Before signing up, check the pricing page carefully for per-transaction fees on ACH payments, charges for e-signatures, or fees to run tenant screening reports. These add-ons can quietly double your effective monthly cost. Revun publishes its full pricing at /pricing/ with no hidden transaction fees.
Getting Started: What to Set Up First
The biggest mistake new users make is trying to set up everything at once. Start with the two highest-impact workflows: online rent collection and lease storage. Getting those two right in your first week will immediately reduce your admin load and establish the record-keeping habit that makes everything else easier.

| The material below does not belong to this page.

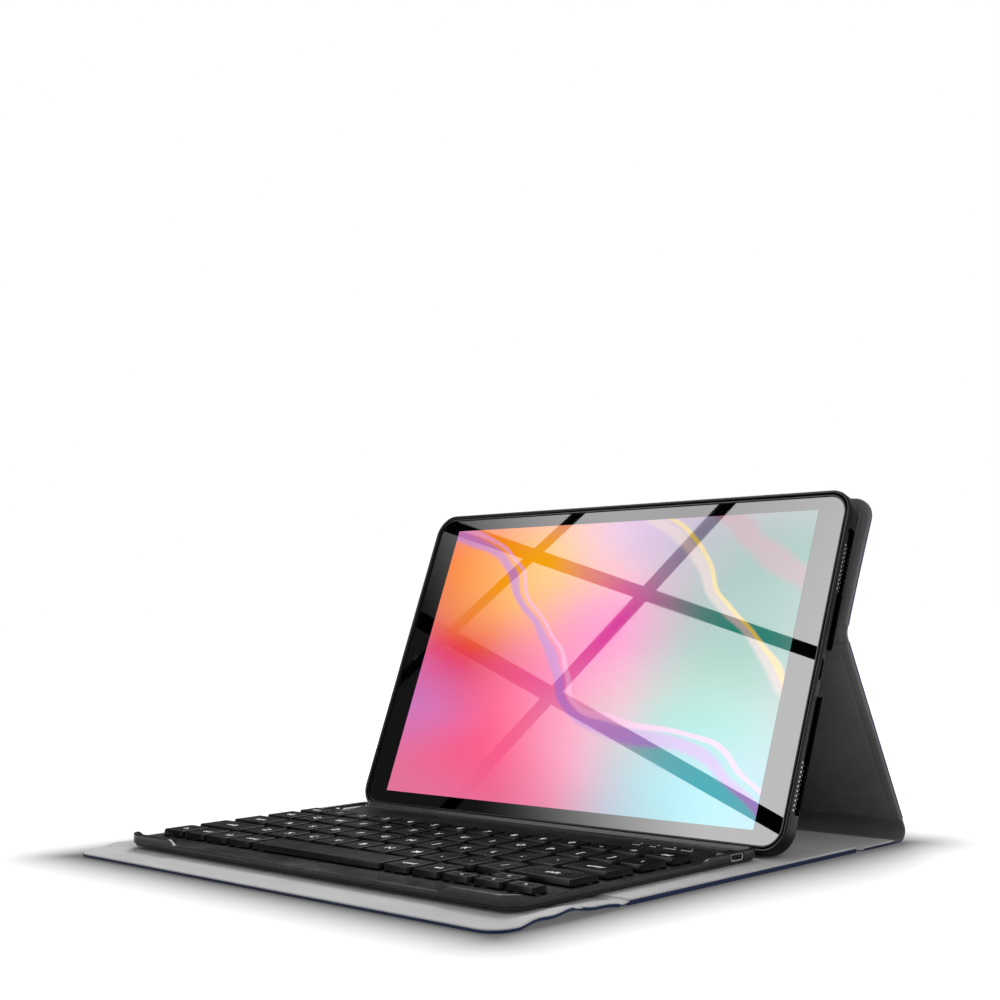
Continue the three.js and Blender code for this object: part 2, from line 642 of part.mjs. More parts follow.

Once rent collection is live, add your maintenance workflow. Even a simple process where tenants submit requests through a portal (rather than texting you directly) creates the documentation you need if a repair dispute ever comes up. After that, layer in tenant screening for your next vacancy and then basic expense tracking for tax prep.
Most platforms, including Revun, let you import existing tenant information and historical payment data so you are not starting from scratch. If you are switching from a spreadsheet, export your current rent roll to a CSV before you migrate.
- Week 1: Set up online rent collection and upload existing leases
- Week 2: Configure maintenance request portal and notify tenants
- Week 3: Add expense categories and log any outstanding items
- Before next vacancy: run tenant screening through the platform
Key takeaways
- Software pays for itself quickly by reducing missed payments, lost documents, and maintenance disputes, even for landlords with just one or two units.
- Per-door pricing is the most cost-effective model for small portfolios. Avoid platforms priced for large operators or those with hidden per-transaction fees.
- Start with rent collection and lease storage, then layer in maintenance tracking and expense logging once those are running smoothly.